Derniers essais de littérature et d’esthétique/Romans nouveaux

Romans Nouveaux[1].

La fiction teutonique, en général, est un peu lourde et très sentimentale, mais Son Fils, de Werner, excellemment traduit par Miss Tyrrell, est vraiment un récit hors ligne.

On en ferait une pièce de premier ordre.

Le vieux comte Steinrück a deux petits-fils, Raoul et Michel.

Ce dernier est élevé comme un fils de paysan, cruellement traité d’ailleurs par son grand-père, et par le paysan aux soins duquel il a été confié, sa mère, la comtesse Steinrück, ayant épousé un aventurier qui est joueur.
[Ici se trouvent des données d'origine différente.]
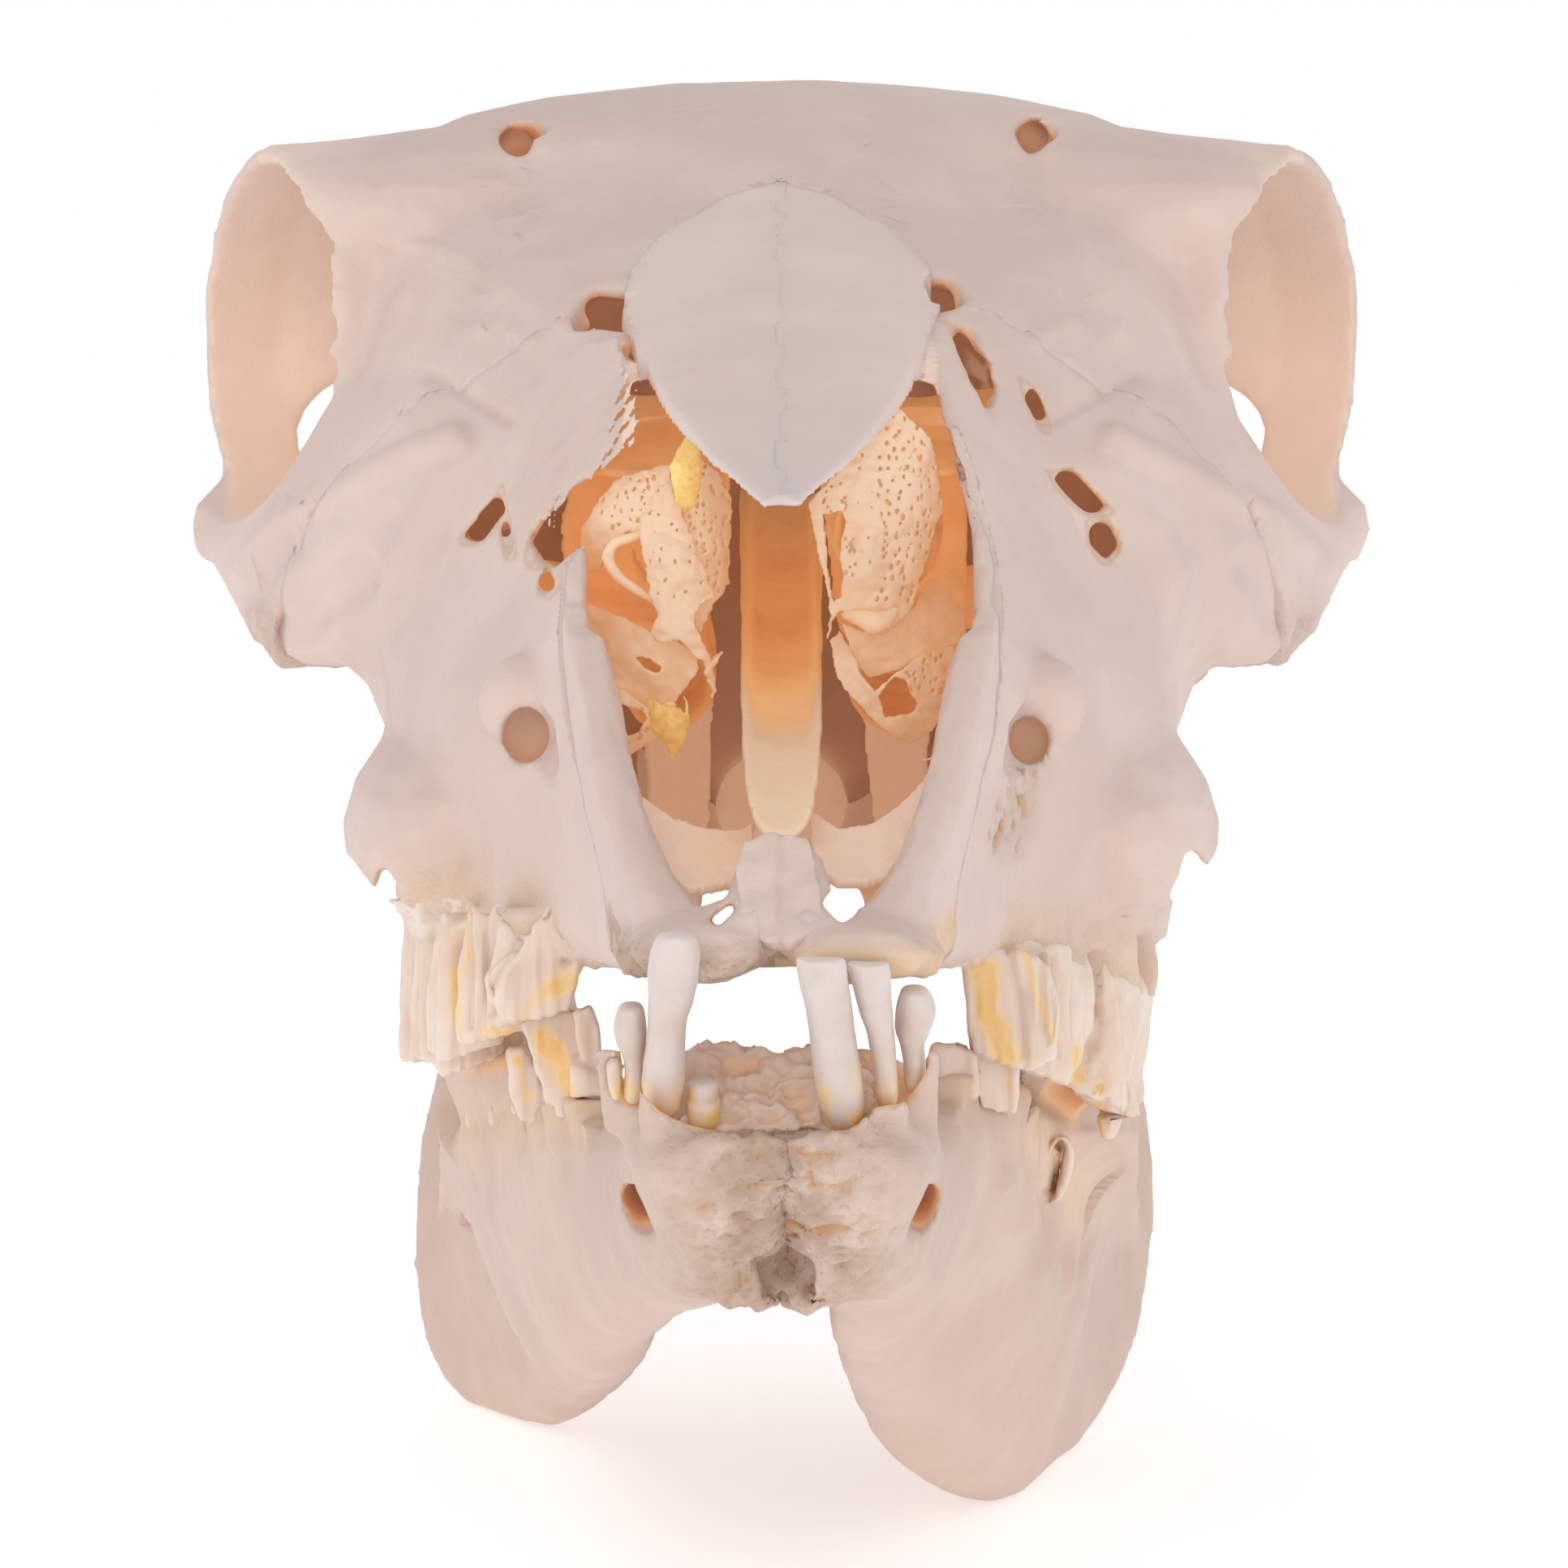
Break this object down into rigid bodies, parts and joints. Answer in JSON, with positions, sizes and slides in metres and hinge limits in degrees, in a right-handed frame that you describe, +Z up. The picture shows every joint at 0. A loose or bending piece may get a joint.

Il est le rude héros du récit, le Saint Michel de cette guerre contre le mal, qu’est la vie, tandis que Raoul, gâté par son grand-père et par sa mère, une Française, trahit son pays et ternit son nom.

A chaque pas dans le récit, ces deux jeunes gens entrent en collision.

C’est une guerre entre caractères, un heurt entre individualités.

Michel est fier, austère et noble ; Raoul est faible, charmant et mauvais.

Michel a le monde contre lui et il triomphe ; Raoul a le monde de son côté et il succombe.

C’est un récit plein de mouvement et de vie, et la psychologie des personnages se manifeste par l’action, non par l’analyse, par des faits, non par la description.

Bien qu’elle remplisse trois forts volumes, cette histoire ne nous fatigue pas.

Elle a de la vérité, de la passion, de la force, et on ne saurait demander mieux à la fiction.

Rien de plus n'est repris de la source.